→ Written task:
The listing beneath should be written out in full, exactly as shown.

====================

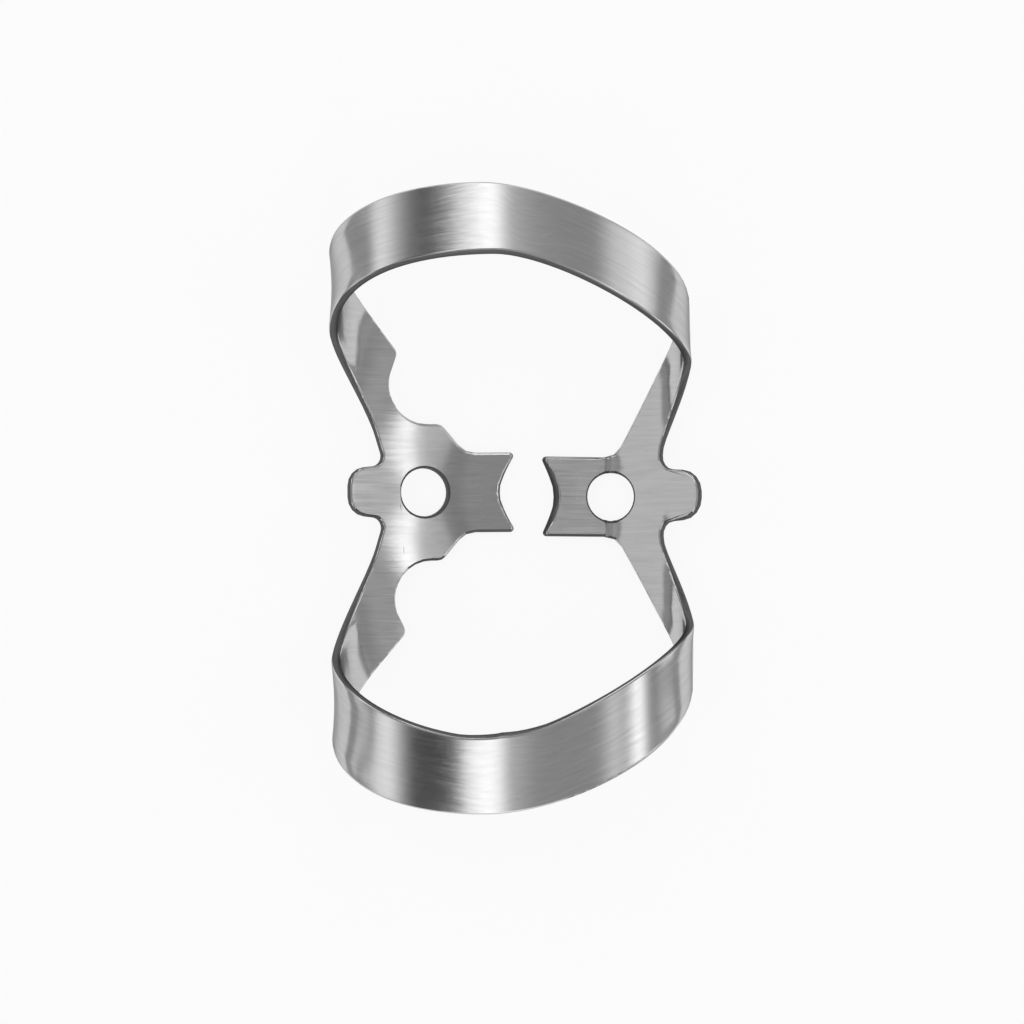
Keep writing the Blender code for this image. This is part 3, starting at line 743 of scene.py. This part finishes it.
class CLAMP_OT_stage(bpy.types.Operator):
    """Set up the floor, the studio's walls and panels, the soft lamp and the camera"""

    bl_idname = "clamp.stage"
    bl_label = "Studio"
    bl_options = {"REGISTER", "UNDO"}

    def floor(self, settings):
        """A pale floor that keeps the clamp's shadow."""
        bpy.ops.mesh.primitive_plane_add(size=settings.floor_size)
        floor = bpy.context.active_object
        floor.name = "studio_floor"
        material = bpy.data.materials.new("studio_floor")
        material.use_nodes = True
        tree = material.node_tree
        shader = tree.nodes["Principled BSDF"]
        shader.inputs["Base Color"].default_value = settings.floor_colour
        shader.inputs["Roughness"].default_value = 0.9
        shader.inputs["Specular IOR Level"].default_value = 0.0
        glow = node(tree, "ShaderNodeEmission", (0, -250), inputs={"Color": (1, 1, 1, 1), "Strength": 1.0})
        mix = node(tree, "ShaderNodeMixShader", (300, 0))
        share = sum_up(tree, "MULTIPLY", (150, 200), seen_white(tree, (-500, 300)), settings.floor_white)
        tree.links.new(share, mix.inputs[0])
        tree.links.new(shader.outputs[0], mix.inputs[1])
        tree.links.new(glow.outputs[0], mix.inputs[2])
        tree.links.new(mix.outputs[0], tree.nodes["Material Output"].inputs["Surface"])
        floor.data.materials.append(material)

    def world(self, settings):
        """Walls of a grey room with light panels and dark flags on two sides."""
        world = bpy.data.worlds.new("studio")
        bpy.context.scene.world = world
        world.use_nodes = True
        tree = world.node_tree
        coordinates = node(tree, "ShaderNodeTexCoord", (-1200, 0))
        parts = node(tree, "ShaderNodeSeparateXYZ", (-1000, 0))
        tree.links.new(coordinates.outputs["Generated"], parts.inputs[0])
        aside = sum_up(tree, "ABSOLUTE", (-850, 100), parts.outputs[1])
        azimuth = sum_up(tree, "ARCTAN2", (-700, 100), aside, parts.outputs[0])
        azimuth = sum_up(tree, "DEGREES", (-550, 100), azimuth)
        zenith = sum_up(tree, "ARCCOSINE", (-700, -150), parts.outputs[2])
        zenith = sum_up(tree, "DEGREES", (-550, -150), zenith)
        group = panel_group()
        grey = settings.wall_grey
        for number, panel in enumerate(PANELS):
            x = -350 + 250 * number
            cover = node(tree, "ShaderNodeGroup", (x, 0), node_tree=group, inputs={
                "Start": panel.start, "Start Soft": panel.start_soft,
                "End": panel.end, "End Soft": panel.end_soft,
                "High": panel.high, "Low": panel.low, "Zenith Soft": panel.zenith_soft,
            })
            tree.links.new(azimuth, cover.inputs["Azimuth"])
            tree.links.new(zenith, cover.inputs["Zenith"])
            mix = node(tree, "ShaderNodeMix", (x, 300), data_type="FLOAT")
            tree.links.new(cover.outputs[0], mix.inputs[0])
            if isinstance(grey, float):
                mix.inputs[2].default_value = grey
            else:
                tree.links.new(grey, mix.inputs[2])
            mix.inputs[3].default_value = panel.grey
            grey = mix.outputs[0]
        lit = tree.nodes["Background"]
        lit.inputs["Color"].default_value = (1, 1, 1, 1)
        strength = sum_up(tree, "MULTIPLY", (1700, 300), grey, settings.world_strength)
        tree.links.new(strength, lit.inputs["Strength"])

    def lamp(self, settings):
        """One soft lamp overhead, which the steel doesn't mirror."""
        bpy.ops.object.light_add(type="AREA", location=(0, 0, settings.lamp_height))
        lamp = bpy.context.active_object
        lamp.name = "soft_lamp"
        lamp.data.shape = "SQUARE"
        lamp.data.size = settings.lamp_size
        lamp.data.energy = settings.lamp_power
        lamp.visible_glossy = False
        lamp.visible_camera = False

    def camera(self):
        """The camera stands above the clamp, a little towards -Y, and looks down."""
        turn = (
            Matrix.Rotation(-ROLL, 3, "Z")
            @ Matrix.Rotation(TILT_ABOUT_Y, 3, "Y")
            @ Matrix.Rotation(TILT_ABOUT_X, 3, "X")
        ).transposed()
        bpy.ops.object.camera_add(
            location=TARGET + turn @ Vector((0, 0, DISTANCE)), rotation=turn.to_euler(),
        )
        camera = bpy.context.active_object
        camera.name = "portrait_camera"
        camera.data.lens = FOCAL_LENGTH
        camera.data.sensor_width = 36
        camera.data.shift_x = SHIFT_X
        camera.data.shift_y = SHIFT_Y
        camera.data.clip_start = 0.01
        camera.data.clip_end = 10
        bpy.context.scene.camera = camera

    def execute(self, context):
        settings = context.scene.clamp_stage
        deselect_all()
        self.floor(settings)
        self.world(settings)
        self.lamp(settings)
        self.camera()
        context.scene.view_settings.view_transform = "Standard"
        return {"FINISHED"}


class CLAMP_PT_panel(bpy.types.Panel):
    """The clamp's and its studio's settings"""

    bl_idname = "CLAMP_PT_panel"
    bl_label = "Rubber Dam Clamp"
    bl_space_type = "VIEW_3D"
    bl_region_type = "UI"
    bl_category = "Clamp"

    def draw(self, context):
        for settings, operator in (
            (context.scene.clamp_steel, "clamp.steel"), (context.scene.clamp_stage, "clamp.stage"),
        ):
            box = self.layout.box()
            for name in settings.__annotations__:
                box.prop(settings, name)
            box.operator(operator)


CLASSES = (ClampSteel, ClampStage, CLAMP_OT_steel, CLAMP_OT_stage, CLAMP_PT_panel)


def register():
    for cls in CLASSES:
        bpy.utils.register_class(cls)
    bpy.types.Scene.clamp_steel = bpy.props.PointerProperty(type=ClampSteel)
    bpy.types.Scene.clamp_stage = bpy.props.PointerProperty(type=ClampStage)


def unregister():
    del bpy.types.Scene.clamp_stage
    del bpy.types.Scene.clamp_steel
    for cls in reversed(CLASSES):
        bpy.utils.unregister_class(cls)


def main():
    """Make the clamp and its studio."""
    register()
    bpy.ops.clamp.steel()
    bpy.ops.clamp.stage()


if __name__ == "__main__":
    main()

====================

→ Exercise solution:
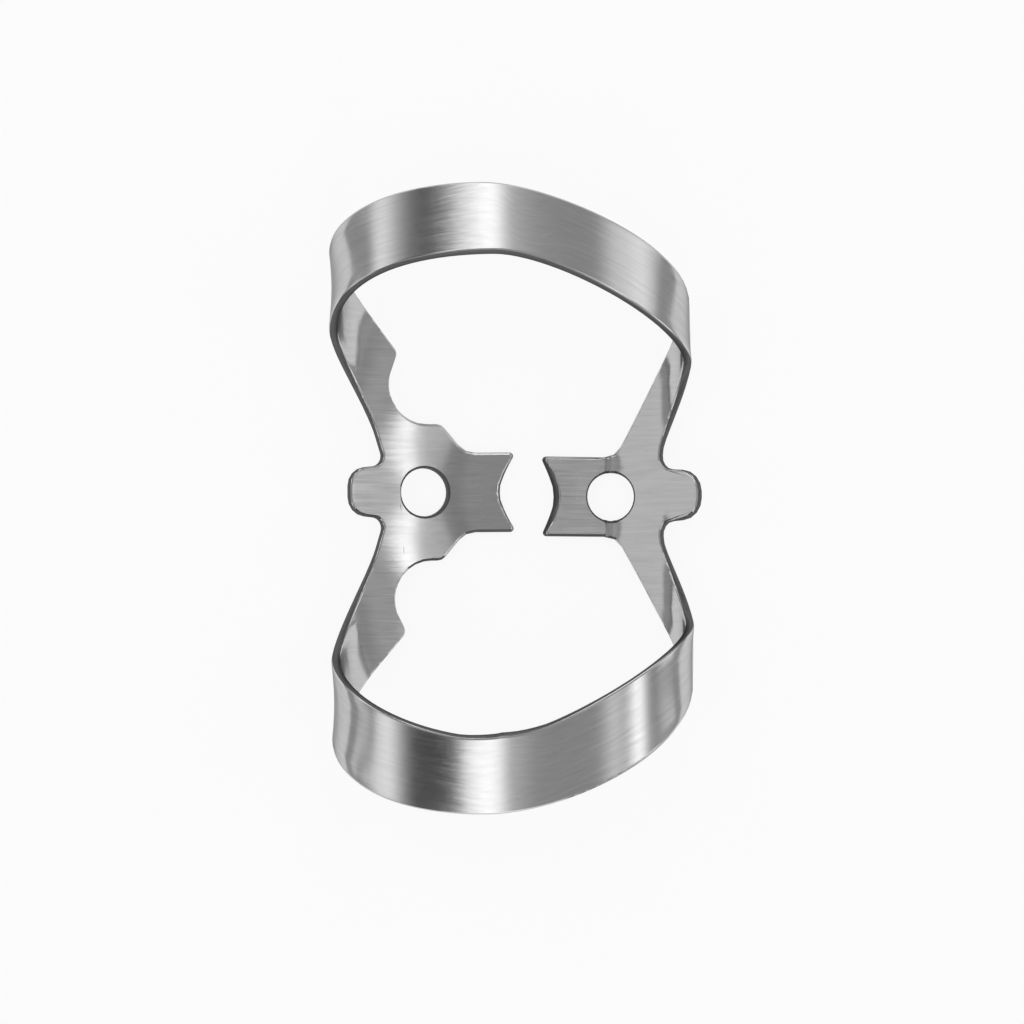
Keep writing the Blender code for this image. This is part 3, starting at line 743 of scene.py. This part finishes it.
class CLAMP_OT_stage(bpy.types.Operator):
    """Set up the floor, the studio's walls and panels, the soft lamp and the camera"""

    bl_idname = "clamp.stage"
    bl_label = "Studio"
    bl_options = {"REGISTER", "UNDO"}

    def floor(self, settings):
        """A pale floor that keeps the clamp's shadow."""
        bpy.ops.mesh.primitive_plane_add(size=settings.floor_size)
        floor = bpy.context.active_object
        floor.name = "studio_floor"
        material = bpy.data.materials.new("studio_floor")
        material.use_nodes = True
        tree = material.node_tree
        shader = tree.nodes["Principled BSDF"]
        shader.inputs["Base Color"].default_value = settings.floor_colour
        shader.inputs["Roughness"].default_value = 0.9
        shader.inputs["Specular IOR Level"].default_value = 0.0
        glow = node(tree, "ShaderNodeEmission", (0, -250), inputs={"Color": (1, 1, 1, 1), "Strength": 1.0})
        mix = node(tree, "ShaderNodeMixShader", (300, 0))
        share = sum_up(tree, "MULTIPLY", (150, 200), seen_white(tree, (-500, 300)), settings.floor_white)
        tree.links.new(share, mix.inputs[0])
        tree.links.new(shader.outputs[0], mix.inputs[1])
        tree.links.new(glow.outputs[0], mix.inputs[2])
        tree.links.new(mix.outputs[0], tree.nodes["Material Output"].inputs["Surface"])
        floor.data.materials.append(material)

    def world(self, settings):
        """Walls of a grey room with light panels and dark flags on two sides."""
        world = bpy.data.worlds.new("studio")
        bpy.context.scene.world = world
        world.use_nodes = True
        tree = world.node_tree
        coordinates = node(tree, "ShaderNodeTexCoord", (-1200, 0))
        parts = node(tree, "ShaderNodeSeparateXYZ", (-1000, 0))
        tree.links.new(coordinates.outputs["Generated"], parts.inputs[0])
        aside = sum_up(tree, "ABSOLUTE", (-850, 100), parts.outputs[1])
        azimuth = sum_up(tree, "ARCTAN2", (-700, 100), aside, parts.outputs[0])
        azimuth = sum_up(tree, "DEGREES", (-550, 100), azimuth)
        zenith = sum_up(tree, "ARCCOSINE", (-700, -150), parts.outputs[2])
        zenith = sum_up(tree, "DEGREES", (-550, -150), zenith)
        group = panel_group()
        grey = settings.wall_grey
        for number, panel in enumerate(PANELS):
            x = -350 + 250 * number
            cover = node(tree, "ShaderNodeGroup", (x, 0), node_tree=group, inputs={
                "Start": panel.start, "Start Soft": panel.start_soft,
                "End": panel.end, "End Soft": panel.end_soft,
                "High": panel.high, "Low": panel.low, "Zenith Soft": panel.zenith_soft,
            })
            tree.links.new(azimuth, cover.inputs["Azimuth"])
            tree.links.new(zenith, cover.inputs["Zenith"])
            mix = node(tree, "ShaderNodeMix", (x, 300), data_type="FLOAT")
            tree.links.new(cover.outputs[0], mix.inputs[0])
            if isinstance(grey, float):
                mix.inputs[2].default_value = grey
            else:
                tree.links.new(grey, mix.inputs[2])
            mix.inputs[3].default_value = panel.grey
            grey = mix.outputs[0]
        lit = tree.nodes["Background"]
        lit.inputs["Color"].default_value = (1, 1, 1, 1)
        strength = sum_up(tree, "MULTIPLY", (1700, 300), grey, settings.world_strength)
        tree.links.new(strength, lit.inputs["Strength"])

    def lamp(self, settings):
        """One soft lamp overhead, which the steel doesn't mirror."""
        bpy.ops.object.light_add(type="AREA", location=(0, 0, settings.lamp_height))
        lamp = bpy.context.active_object
        lamp.name = "soft_lamp"
        lamp.data.shape = "SQUARE"
        lamp.data.size = settings.lamp_size
        lamp.data.energy = settings.lamp_power
        lamp.visible_glossy = False
        lamp.visible_camera = False

    def camera(self):
        """The camera stands above the clamp, a little towards -Y, and looks down."""
        turn = (
            Matrix.Rotation(-ROLL, 3, "Z")
            @ Matrix.Rotation(TILT_ABOUT_Y, 3, "Y")
            @ Matrix.Rotation(TILT_ABOUT_X, 3, "X")
        ).transposed()
        bpy.ops.object.camera_add(
            location=TARGET + turn @ Vector((0, 0, DISTANCE)), rotation=turn.to_euler(),
        )
        camera = bpy.context.active_object
        camera.name = "portrait_camera"
        camera.data.lens = FOCAL_LENGTH
        camera.data.sensor_width = 36
        camera.data.shift_x = SHIFT_X
        camera.data.shift_y = SHIFT_Y
        camera.data.clip_start = 0.01
        camera.data.clip_end = 10
        bpy.context.scene.camera = camera

    def execute(self, context):
        settings = context.scene.clamp_stage
        deselect_all()
        self.floor(settings)
        self.world(settings)
        self.lamp(settings)
        self.camera()
        context.scene.view_settings.view_transform = "Standard"
        return {"FINISHED"}


class CLAMP_PT_panel(bpy.types.Panel):
    """The clamp's and its studio's settings"""

    bl_idname = "CLAMP_PT_panel"
    bl_label = "Rubber Dam Clamp"
    bl_space_type = "VIEW_3D"
    bl_region_type = "UI"
    bl_category = "Clamp"

    def draw(self, context):
        for settings, operator in (
            (context.scene.clamp_steel, "clamp.steel"), (context.scene.clamp_stage, "clamp.stage"),
        ):
            box = self.layout.box()
            for name in settings.__annotations__:
                box.prop(settings, name)
            box.operator(operator)


CLASSES = (ClampSteel, ClampStage, CLAMP_OT_steel, CLAMP_OT_stage, CLAMP_PT_panel)


def register():
    for cls in CLASSES:
        bpy.utils.register_class(cls)
    bpy.types.Scene.clamp_steel = bpy.props.PointerProperty(type=ClampSteel)
    bpy.types.Scene.clamp_stage = bpy.props.PointerProperty(type=ClampStage)


def unregister():
    del bpy.types.Scene.clamp_stage
    del bpy.types.Scene.clamp_steel
    for cls in reversed(CLASSES):
        bpy.utils.unregister_class(cls)


def main():
    """Make the clamp and its studio."""
    register()
    bpy.ops.clamp.steel()
    bpy.ops.clamp.stage()


if __name__ == "__main__":
    main()